━━ DATA SECTION ━━

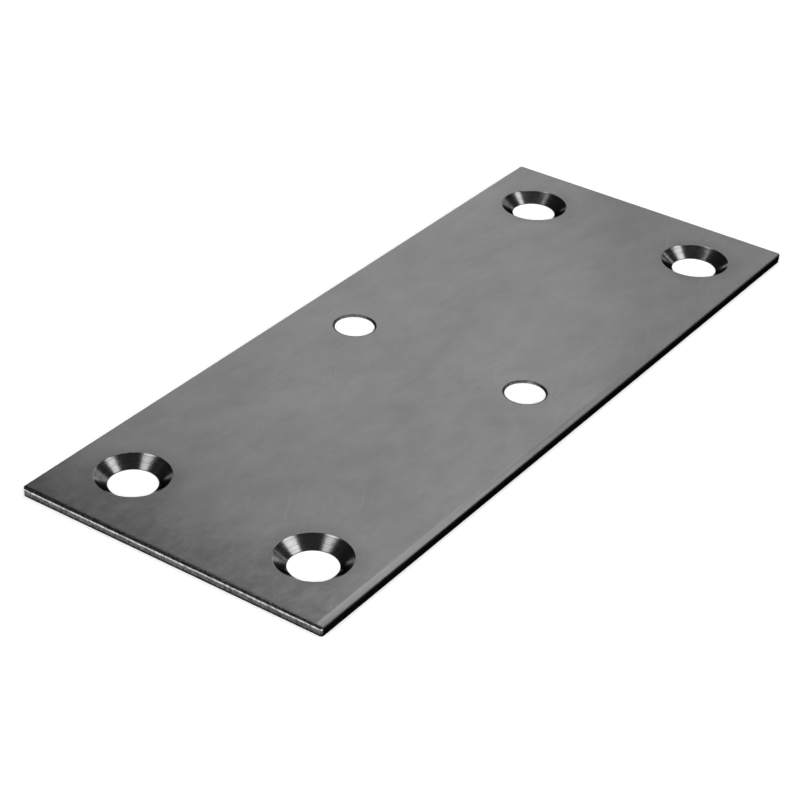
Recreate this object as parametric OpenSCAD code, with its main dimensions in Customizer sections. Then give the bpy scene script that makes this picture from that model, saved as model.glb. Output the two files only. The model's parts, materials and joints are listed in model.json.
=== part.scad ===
// Flat steel bench plate, sheared and punched from one sheet, with countersunk corner holes.
// It lies face up, centred on the origin, with its long side along X and its underside at z = 0.

/* [Plate] */
// Length of the plate
plate_length = 125; // [90:1:250]
// Width of the plate
plate_width = 50; // [42:1:120]
// Thickness of the sheet
plate_thickness = 1.6; // [1.2:0.1:3]
// Radius of the four corners, seen from above
corner_radius = 0.45; // [0.45:0.05:4]

/* [Tight edges: both ends and the back long side] */
// Radius of the rolled-over lip that the shear leaves along the top of these edges
tight_roll_radius = 0.4; // [0.2:0.05:0.5]

/* [Broad edge: the front long side] */
// Radius of the shallow roll that the face makes towards the front side
broad_roll_radius = 2.6; // [1:0.1:4]
// How far the shallow roll turns down before its small lip, in degrees
broad_roll_angle = 26; // [5:1:30]
// Radius of the small lip between the shallow roll and the wall
broad_lip_radius = 0.12; // [0.08:0.01:0.2]

/* [Sheared walls] */
// Height of the bright, square band below each rolled lip
burnish_height = 0.35; // [0.1:0.05:0.5]
// How far the torn face below the bright band leans back at the underside
edge_fracture_lean = 0.07; // [0.02:0.01:0.15]

/* [Countersunk corner holes] */
// From a short edge to the hole centres
corner_hole_end_margin = 11.25; // [10:0.25:20]
// From a long edge to the hole centres
corner_hole_side_margin = 9.75; // [8.5:0.25:12]
// Diameter of the hole where the screw passes through
screw_hole_diameter = 7; // [4:0.1:8]
// Diameter of the countersink at the top face
countersink_diameter = 10.8; // [9:0.1:14]
// Height of the straight land left under the countersink
countersink_land = 0.12; // [0.05:0.01:0.6]

/* [Plain middle holes] */
// Diameter of the plain holes
middle_hole_diameter = 6; // [4:0.1:9]
// Radius of the lip that the punch rolls over round each plain hole
hole_roll_radius = 0.3; // [0.1:0.05:0.5]
// How far the torn wall of a plain hole opens out at the underside
hole_fracture_lean = 0.07; // [0.02:0.01:0.15]

/* [Hidden] */
$fn = 96;
// Reach of each cutter beyond the faces that it cuts
overshoot = 1;
corner_hole_x = plate_length / 2 - corner_hole_end_margin;
corner_hole_y = plate_width / 2 - corner_hole_side_margin;
countersink_slope = (countersink_diameter - screw_hole_diameter) / 2 / (plate_thickness - countersink_land);
// The height at which a sheared wall turns from torn to bright, below a lip this deep
function fracture_top(lip_depth) = plate_thickness - lip_depth - burnish_height;

// Half of the plate's section, from its middle line out to one sheared wall. The face turns down
// in a broad roll of the given angle, and then in a small lip that is tangent to it and to the wall.
module half_section(half_span, roll_radius, roll_angle, lip_radius) {
    roll_width = roll_radius * sin(roll_angle) + lip_radius * (1 - sin(roll_angle));
    lip_depth = roll_radius - (roll_radius - lip_radius) * cos(roll_angle);
    roll_start = half_span - roll_width;
    lip_x = half_span - lip_radius;
    lip_z = plate_thickness - lip_depth;
    wedge_reach = roll_radius + overshoot;
    polygon([
        [0, 0],
        [half_span - edge_fracture_lean, 0],
        [half_span, fracture_top(lip_depth)],
        [half_span, lip_z],
        [roll_start + roll_radius * sin(roll_angle), lip_z + lip_radius * cos(roll_angle)],
        [roll_start, plate_thickness],
        [0, plate_thickness]
    ]);
    translate([lip_x, lip_z])
        circle(r = lip_radius);
    intersection() {
        square([half_span, plate_thickness]);
        translate([roll_start, plate_thickness - roll_radius])
            intersection() {
                circle(r = roll_radius);
                polygon([
                    [0, 0],
                    [0, wedge_reach],
                    [wedge_reach * sin(roll_angle), wedge_reach * cos(roll_angle)]
                ]);
            }
    }
}

// One side of the plate, from its middle line out to a wall that faces +X and runs along Y
module sheared_side(span, length, roll_radius, roll_angle, lip_radius) {
    rotate([90, 0, 0])
        translate([0, 0, -length / 2])
            linear_extrude(height = length)
                half_section(span / 2, roll_radius, roll_angle, lip_radius);
}

// A side whose lip is a quarter turn of one radius, halfway round which its two arcs meet
module tight_side(span, length) {
    sheared_side(span, length, tight_roll_radius, 45, tight_roll_radius);
}

// The outline seen from above, with its rounded corners
module outline() {
    square([plate_length - 2 * corner_radius, plate_width], center = true);
    square([plate_length, plate_width - 2 * corner_radius], center = true);
    for (x = [-1, 1], y = [-1, 1])
        translate([x * (plate_length / 2 - corner_radius), y * (plate_width / 2 - corner_radius)])
            circle(r = corner_radius);
}

// The sheared blank, before any hole. Its four walls meet in mitres at the corners.
module blank() {
    intersection() {
        for (side = [0, 180])
            rotate([0, 0, side])
                tight_side(plate_length, plate_width);
        union() {
            rotate([0, 0, 90])
                tight_side(plate_width, plate_length);
            rotate([0, 0, -90])
                sheared_side(plate_width, plate_length, broad_roll_radius, broad_roll_angle, broad_lip_radius);
        }
        linear_extrude(height = plate_thickness)
            outline();
    }
}

// Tool that cuts a screw hole, its land and its countersink in one turn
module countersink_tool() {
    screw_hole_radius = screw_hole_diameter / 2;
    rotate_extrude()
        polygon([
            [0, -overshoot],
            [screw_hole_radius, -overshoot],
            [screw_hole_radius, countersink_land],
            [countersink_diameter / 2 + overshoot * countersink_slope, plate_thickness + overshoot],
            [0, plate_thickness + overshoot]
        ]);
}

// Punch for a plain hole: a rolled lip at the top, a bright bore and a torn wall that opens out
module punch_tool() {
    bore_radius = middle_hole_diameter / 2;
    lip_radius = bore_radius + hole_roll_radius;
    lean_rate = hole_fracture_lean / fracture_top(hole_roll_radius);
    rotate_extrude()
        difference() {
            polygon([
                [0, -overshoot],
                [bore_radius + hole_fracture_lean + overshoot * lean_rate, -overshoot],
                [bore_radius, fracture_top(hole_roll_radius)],
                [bore_radius, plate_thickness - hole_roll_radius],
                [lip_radius, plate_thickness - hole_roll_radius],
                [lip_radius, plate_thickness + overshoot],
                [0, plate_thickness + overshoot]
            ]);
            translate([lip_radius, plate_thickness - hole_roll_radius])
                circle(r = hole_roll_radius);
        }
}

module plate() {
    color([0.56, 0.56, 0.57])
        difference() {
            blank();
            for (x = [-corner_hole_x, corner_hole_x], y = [-corner_hole_y, corner_hole_y])
                translate([x, y, 0])
                    countersink_tool();
            for (y = [-corner_hole_y, corner_hole_y])
                translate([0, y, 0])
                    punch_tool();
        }
}

plate();
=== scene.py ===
# A flat bench plate of sheared, countersunk and punched sheet steel, on a pale studio floor.
# The plate is worked out in millimetres and becomes metres when its mesh is made. Materials, lamps and
# the stage are in metres.
import json
import math
from collections import namedtuple

import bmesh
import bpy
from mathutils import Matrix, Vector, noise


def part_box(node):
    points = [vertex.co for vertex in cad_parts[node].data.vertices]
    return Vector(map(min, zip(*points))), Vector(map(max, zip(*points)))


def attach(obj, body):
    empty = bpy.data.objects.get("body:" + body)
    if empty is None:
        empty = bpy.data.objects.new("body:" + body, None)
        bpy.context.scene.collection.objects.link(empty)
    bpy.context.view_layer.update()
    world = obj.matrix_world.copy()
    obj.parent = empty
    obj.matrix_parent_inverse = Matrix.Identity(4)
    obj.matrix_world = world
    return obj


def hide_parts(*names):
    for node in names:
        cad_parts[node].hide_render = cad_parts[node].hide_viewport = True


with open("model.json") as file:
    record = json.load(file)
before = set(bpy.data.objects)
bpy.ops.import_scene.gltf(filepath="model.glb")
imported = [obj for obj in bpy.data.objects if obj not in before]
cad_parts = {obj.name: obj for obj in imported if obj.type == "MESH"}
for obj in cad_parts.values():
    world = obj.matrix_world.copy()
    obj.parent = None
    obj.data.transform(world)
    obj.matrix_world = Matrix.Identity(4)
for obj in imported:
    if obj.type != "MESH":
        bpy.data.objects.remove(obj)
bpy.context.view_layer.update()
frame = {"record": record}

MM = 0.001

# Sizes that the frame gives
plate_low, plate_high = (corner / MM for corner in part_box("plate"))
LENGTH, WIDTH, THICKNESS = plate_high - plate_low
MOUNTS = {mount["name"]: mount["dims"] for mount in frame["record"]["mounts"]}
CORNER_HOLES = MOUNTS["corner_screw_holes"]
MIDDLE_HOLES = MOUNTS["middle_holes"]
HOLE_X = CORNER_HOLES["spacing_x_mm"] / 2
HOLE_Y = CORNER_HOLES["spacing_y_mm"] / 2

# The sheared edges: tight along both ends and the back, broad along the front
CORNER_RADIUS = 0.45
LEAST_CORNER_RADIUS = 0.2
TIGHT_ROLL_RADIUS = 0.4
TIGHT_ROLL_ANGLE = math.radians(45)
BROAD_ROLL_RADIUS = 2.6
BROAD_ROLL_ANGLE = math.radians(26)
BROAD_LIP_RADIUS = 0.12
LATE_ROLL_TILT = math.radians(28)
BURNISH_HEIGHT = 0.35
BRIGHT_SHARE = 0.6
RIDGE_HEIGHT = 0.08
FRACTURE_LEAN = 0.07
TEAR_DEPTH = 0.025
BORE_TEAR_SHARE = 0.2

# The holes
COUNTERSINK_RADIUS = 5.4
COUNTERSINK_LAND = 0.12
COUNTERSINK_BREAK = 0.08
HOLE_ROLL_RADIUS = 0.3

# The fineness of the mesh. A support row keeps each flat face flat up to its rim. A flat face is a grid
# with a square patch round each hole, which stops short of the plate's ends and sides.
EDGE_PITCH = 0.16
HOLE_COLUMNS = 160
CORNER_STEPS = 8
ROLL_STEPS = 7
LIP_STEPS = 5
BURNISH_STEPS = 3
TEAR_STEPS = 5
CONE_STEPS = 10
BREAK_STEPS = 3
SUPPORT = 0.04
PATCH = 7.5
PATCH_STEPS = 12
PATCH_RINGS = (0.4, 0.75, 1)
PATCH_RIM = 0.5
LONG_GAP_STEPS = 22
CROSS_GAP_STEPS = 10
END_STRIP = 2.2
SIDE_STRIP = 2
SHARP_ANGLE = math.radians(36)
TEAR_CIRCLE_RADIUS = 3

# One row of points of a sheared wall. wander is its share of the torn line's rise and fall, tear is its
# share of the tears' depth, and finish names the surface between it and the next row down.
Row = namedtuple("Row", "inset height wander tear finish")

# The surfaces, and which of them each part of a sheared wall has. late_roll is what the roll turns to
# beyond
# LATE_ROLL_TILT, and foot is the strip just above the underside. The near-black finishes given here to the
# late roll, lip and foot of the ends and back, to the whole front wall, and the darker hole_lip are painted
# shade.
FINISHES = ("face", "underside", "rolled", "lip", "burnished", "ridge", "torn",
            "painted_shade_lip", "painted_shade_wall", "hole_lip", "bore", "cone", "land")
# On the ends and the back, the late roll, the lip and the foot take the near-black lip finish, which is
# painted shade.
TIGHT_FINISHES = {"roll": "rolled", "late_roll": "lip", "lip": "lip", "burnish": "burnished",
                  "ridge": "ridge", "tear": "torn", "foot": "lip"}
# Along the front, the lip and the whole sheared wall are painted near-black: painted shade.
BROAD_FINISHES = {"roll": "rolled", "late_roll": "rolled", "lip": "painted_shade_lip", "burnish": "painted_shade_wall",
                  "ridge": "painted_shade_wall", "tear": "painted_shade_wall", "foot": "painted_shade_wall"}
# Round the middle holes the whole rolled rim takes the darker hole_lip finish, which is painted shade.
BORE_FINISHES = {"roll": "hole_lip", "late_roll": "hole_lip", "lip": "hole_lip", "burnish": "bore",
                 "ridge": "bore", "tear": "bore", "foot": "bore"}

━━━

=== REQUIRED TASK ===
Return verbatim the lines that run from the line containing "bore_radius = middle_hole_diameter / 2;" through the line containing "obj.matrix_parent_inverse = Matrix.Identity(4)", inclusive.

=== WRITTEN ANSWER ===
    bore_radius = middle_hole_diameter / 2;
    lip_radius = bore_radius + hole_roll_radius;
    lean_rate = hole_fracture_lean / fracture_top(hole_roll_radius);
    rotate_extrude()
        difference() {
            polygon([
                [0, -overshoot],
                [bore_radius + hole_fracture_lean + overshoot * lean_rate, -overshoot],
                [bore_radius, fracture_top(hole_roll_radius)],
                [bore_radius, plate_thickness - hole_roll_radius],
                [lip_radius, plate_thickness - hole_roll_radius],
                [lip_radius, plate_thickness + overshoot],
                [0, plate_thickness + overshoot]
            ]);
            translate([lip_radius, plate_thickness - hole_roll_radius])
                circle(r = hole_roll_radius);
        }
}

module plate() {
    color([0.56, 0.56, 0.57])
        difference() {
            blank();
            for (x = [-corner_hole_x, corner_hole_x], y = [-corner_hole_y, corner_hole_y])
                translate([x, y, 0])
                    countersink_tool();
            for (y = [-corner_hole_y, corner_hole_y])
                translate([0, y, 0])
                    punch_tool();
        }
}

plate();
=== scene.py ===
# A flat bench plate of sheared, countersunk and punched sheet steel, on a pale studio floor.
# The plate is worked out in millimetres and becomes metres when its mesh is made. Materials, lamps and
# the stage are in metres.
import json
import math
from collections import namedtuple

import bmesh
import bpy
from mathutils import Matrix, Vector, noise


def part_box(node):
    points = [vertex.co for vertex in cad_parts[node].data.vertices]
    return Vector(map(min, zip(*points))), Vector(map(max, zip(*points)))


def attach(obj, body):
    empty = bpy.data.objects.get("body:" + body)
    if empty is None:
        empty = bpy.data.objects.new("body:" + body, None)
        bpy.context.scene.collection.objects.link(empty)
    bpy.context.view_layer.update()
    world = obj.matrix_world.copy()
    obj.parent = empty
    obj.matrix_parent_inverse = Matrix.Identity(4)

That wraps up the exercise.